* What the task asks *
Set down all of the data exactly as it appears.

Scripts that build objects

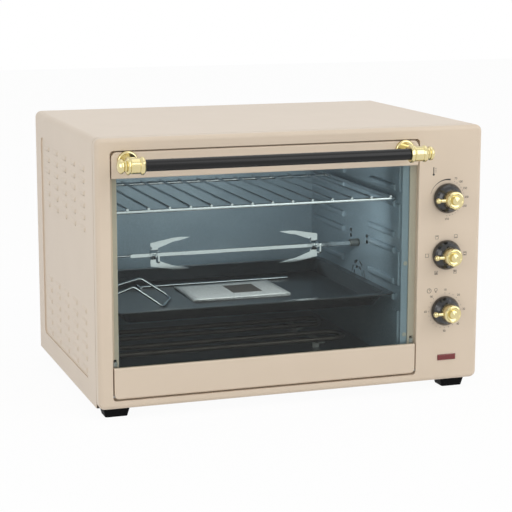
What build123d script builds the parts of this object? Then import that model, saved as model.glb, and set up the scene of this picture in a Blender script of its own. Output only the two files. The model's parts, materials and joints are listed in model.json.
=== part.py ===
from build123d import *
import math
import os

# Electric countertop oven with a drop-down glass door, three dials, a spit,
# a wire rack and a baking tray.
# Working frame: X to the right, Y to the back from the rear plane of the front
# frame, Z up from the underside of the casing. place() moves it so that the
# origin is the bottom centre of the whole oven, on the worktop.

# Casing
width = 540.0
shell_height = 354.0
shell_depth = 360.0
shell_sheet = 0.8
shell_bend = 9.0
seam_gap = 1.5
foot_height = 15.0
foot_top_width = 38.0
foot_bottom_width = 30.0
foot_depth = 27.0
foot_side_inset = 9.0
front_foot_y = 5.0
rear_foot_inset = 85.0
foot_screw_diameter = 5.0
cord_gland_reach = 6.0
cord_gland_diameter = 20.0
casing_screw_diameter = 7.0
casing_screw_height = 2.0

# Side vents
vent_field_front = 42.0
vent_field_back_margin = 35.0
vent_field_bottom = 29.0
vent_field_top_margin = 34.0
vent_field_radius = 10.0
vent_field_recess = 1.5
louvre_length = 30.0
louvre_height = 6.5
louvre_proud = 1.4
louvre_slit = 1.2
louvre_taper = 4.0
rear_slot_height = 4.0
louvre_pitch_y = 54.8
louvre_pitch_z = 16.0
louvre_columns = 5
louvre_rows = 6
louvre_first_y = 68.0
louvre_lower_z = 39.0
louvre_upper_drop = 126.0

# Front frame
frame_depth = 14.0
frame_wall = 2.0
frame_edge = 6.0
frame_corner = 9.0
panel_width = 93.0
door_border_left = 19.0
door_border_top = 16.0
door_border_bottom = 11.0
ledge_recess = 8.0
ledge_sheet = 2.0
ledge_side = 10.0
ledge_top = 12.0
ledge_bottom = 15.0
ledge_screw_diameter = 6.0
ledge_screw_height = 0.6
flange_screw_offset = 6.0
flange_screw_above_rail = 12.0
flange_screw_pitch = 99.5

# Door
door_gap = 2.0
door_thickness = 7.0
door_corner = 8.0
pocket_corner = 5.0
top_rail_height = 34.0
bottom_rail_height = 42.0
rail_edge = 2.0
rail_lower_edge = 3.0
glass_thickness = 4.0
glass_setback = 1.5
glass_side_inset = 1.5
glass_bite = 12.0
hinge_pin_diameter = 4.0
hinge_pin_bite = 12.0
hinge_pin_height = 4.0
pin_play = 0.05
stay_radius = 43.0
stay_width = 5.0
stay_sheet = 2.0
stay_play = 1.0
stay_end_angle = -3.0
stay_tab_height = 22.0
stay_tab_sheet = 0.7

# Handle
handle_stand = 60.0
handle_drop = 12.0
handle_tube = 15.0
handle_tube_wall = 1.2
handle_tube_left_margin = 30.5
handle_tube_right_margin = 34.0
fitting_body = 20.0
fitting_ring = 23.0
fitting_cap = 18.0
post_left_inset = 21.0
post_right_inset = 20.5
post_diameter = 14.0
post_flange = 27.0
post_flange_thickness = 4.0
handle_screw = 4.0

# Cavity
cavity_sheet = 0.8
cavity_left_gap = 10.0
cavity_right_gap = 20.0
cavity_lift = 17.0
cavity_height = 298.0
cavity_back_gap = 22.0
cavity_left_flange = 3.0
cavity_right_flange = 12.0
band_proud = 2.5
band_depth = 20.0
band_start = 1.0
band_end_gap = 3.5
guide_proud = 5.0
guide_height = 8.0
guide_gap = 14.0
guide_front_start = 14.0
guide_front_end = 104.0
guide_rear_start = 200.0
guide_rear_end_gap = 12.0
lowest_shelf = 93.0
shelf_pitch = 65.0
shelf_count = 3

# Rack, tray and what lies in the tray
rack_side_gap = 1.5
rack_frame_wire = 5.0
rack_cross_wire = 3.5
rack_front_y = 17.0
rack_back_y = 262.0
rack_wire_count = 14
rack_pitch = 28.4
rack_pattern_shift = 5.0
tray_side_gap = 1.5
tray_front_y = 8.0
tray_back_gap = 42.0
tray_sheet = 1.2
tray_rim = 9.0
tray_depth = 18.0
tray_taper = 10.0
tray_corner = 14.0
booklet_length = 146.0
booklet_width = 105.0
booklet_thickness = 3.0
booklet_x = -30.0
booklet_y = 168.0
lifter_wire = 3.5
lifter_front_y = 95.0
lifter_back_y = 149.0
lifter_peak = 30.0
lifter_rod_y = 230.0
lifter_rod_left = -150.0
lifter_rod_right = 77.0
lifter_wing = 22.0
lifter_play = 0.3

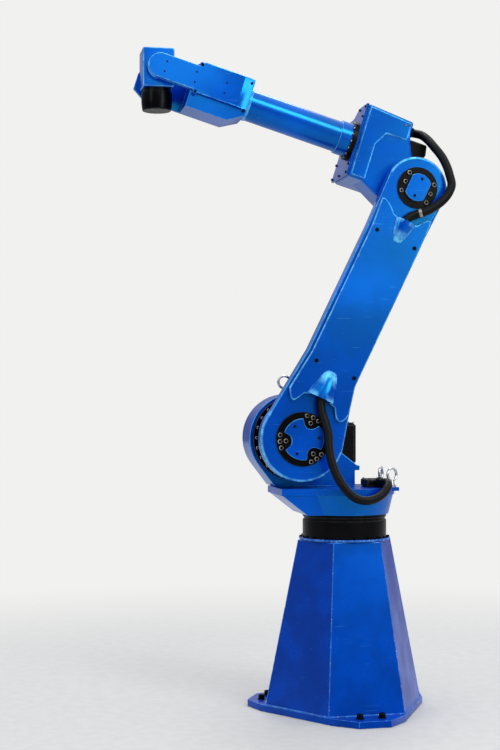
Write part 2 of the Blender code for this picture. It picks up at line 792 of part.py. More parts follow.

* Result of the task *
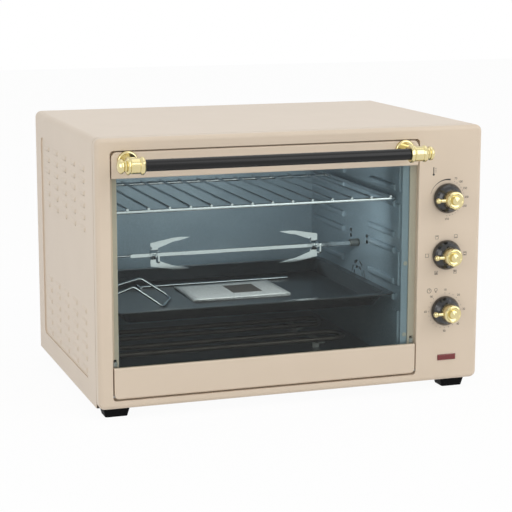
What build123d script builds the parts of this object? Then import that model, saved as model.glb, and set up the scene of this picture in a Blender script of its own. Output only the two files. The model's parts, materials and joints are listed in model.json.
=== part.py ===
from build123d import *
import math
import os

# Electric countertop oven with a drop-down glass door, three dials, a spit,
# a wire rack and a baking tray.
# Working frame: X to the right, Y to the back from the rear plane of the front
# frame, Z up from the underside of the casing. place() moves it so that the
# origin is the bottom centre of the whole oven, on the worktop.

# Casing
width = 540.0
shell_height = 354.0
shell_depth = 360.0
shell_sheet = 0.8
shell_bend = 9.0
seam_gap = 1.5
foot_height = 15.0
foot_top_width = 38.0
foot_bottom_width = 30.0
foot_depth = 27.0
foot_side_inset = 9.0
front_foot_y = 5.0
rear_foot_inset = 85.0
foot_screw_diameter = 5.0
cord_gland_reach = 6.0
cord_gland_diameter = 20.0
casing_screw_diameter = 7.0
casing_screw_height = 2.0

# Side vents
vent_field_front = 42.0
vent_field_back_margin = 35.0
vent_field_bottom = 29.0
vent_field_top_margin = 34.0
vent_field_radius = 10.0
vent_field_recess = 1.5
louvre_length = 30.0
louvre_height = 6.5
louvre_proud = 1.4
louvre_slit = 1.2
louvre_taper = 4.0
rear_slot_height = 4.0
louvre_pitch_y = 54.8
louvre_pitch_z = 16.0
louvre_columns = 5
louvre_rows = 6
louvre_first_y = 68.0
louvre_lower_z = 39.0
louvre_upper_drop = 126.0

# Front frame
frame_depth = 14.0
frame_wall = 2.0
frame_edge = 6.0
frame_corner = 9.0
panel_width = 93.0
door_border_left = 19.0
door_border_top = 16.0
door_border_bottom = 11.0
ledge_recess = 8.0
ledge_sheet = 2.0
ledge_side = 10.0
ledge_top = 12.0
ledge_bottom = 15.0
ledge_screw_diameter = 6.0
ledge_screw_height = 0.6
flange_screw_offset = 6.0
flange_screw_above_rail = 12.0
flange_screw_pitch = 99.5

# Door
door_gap = 2.0
door_thickness = 7.0
door_corner = 8.0
pocket_corner = 5.0
top_rail_height = 34.0
bottom_rail_height = 42.0
rail_edge = 2.0
rail_lower_edge = 3.0
glass_thickness = 4.0
glass_setback = 1.5
glass_side_inset = 1.5
glass_bite = 12.0
hinge_pin_diameter = 4.0
hinge_pin_bite = 12.0
hinge_pin_height = 4.0
pin_play = 0.05
stay_radius = 43.0
stay_width = 5.0
stay_sheet = 2.0
stay_play = 1.0
stay_end_angle = -3.0
stay_tab_height = 22.0
stay_tab_sheet = 0.7

# Handle
handle_stand = 60.0
handle_drop = 12.0
handle_tube = 15.0
handle_tube_wall = 1.2
handle_tube_left_margin = 30.5
handle_tube_right_margin = 34.0
fitting_body = 20.0
fitting_ring = 23.0
fitting_cap = 18.0
post_left_inset = 21.0
post_right_inset = 20.5
post_diameter = 14.0
post_flange = 27.0
post_flange_thickness = 4.0
handle_screw = 4.0

# Cavity
cavity_sheet = 0.8
cavity_left_gap = 10.0
cavity_right_gap = 20.0
cavity_lift = 17.0
cavity_height = 298.0
cavity_back_gap = 22.0
cavity_left_flange = 3.0
cavity_right_flange = 12.0
band_proud = 2.5
band_depth = 20.0
band_start = 1.0
band_end_gap = 3.5
guide_proud = 5.0
guide_height = 8.0
guide_gap = 14.0
guide_front_start = 14.0
guide_front_end = 104.0
guide_rear_start = 200.0
guide_rear_end_gap = 12.0
lowest_shelf = 93.0
shelf_pitch = 65.0
shelf_count = 3

# Rack, tray and what lies in the tray
rack_side_gap = 1.5
rack_frame_wire = 5.0
rack_cross_wire = 3.5
rack_front_y = 17.0
rack_back_y = 262.0
rack_wire_count = 14
rack_pitch = 28.4
rack_pattern_shift = 5.0
tray_side_gap = 1.5
tray_front_y = 8.0
tray_back_gap = 42.0
tray_sheet = 1.2
tray_rim = 9.0
tray_depth = 18.0
tray_taper = 10.0
tray_corner = 14.0
booklet_length = 146.0
booklet_width = 105.0
booklet_thickness = 3.0
booklet_x = -30.0
booklet_y = 168.0
lifter_wire = 3.5
lifter_front_y = 95.0
lifter_back_y = 149.0
lifter_peak = 30.0
lifter_rod_y = 230.0
lifter_rod_left = -150.0
lifter_rod_right = 77.0
lifter_wing = 22.0
lifter_play = 0.3

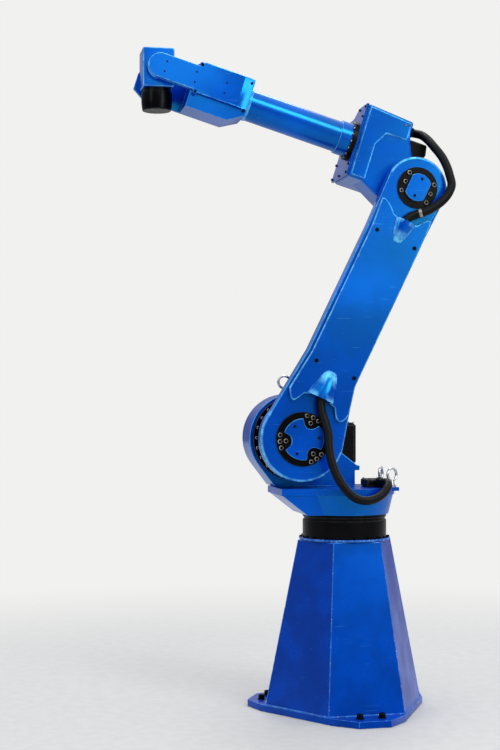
Write part 2 of the Blender code for this picture. It picks up at line 792 of part.py. More parts follow.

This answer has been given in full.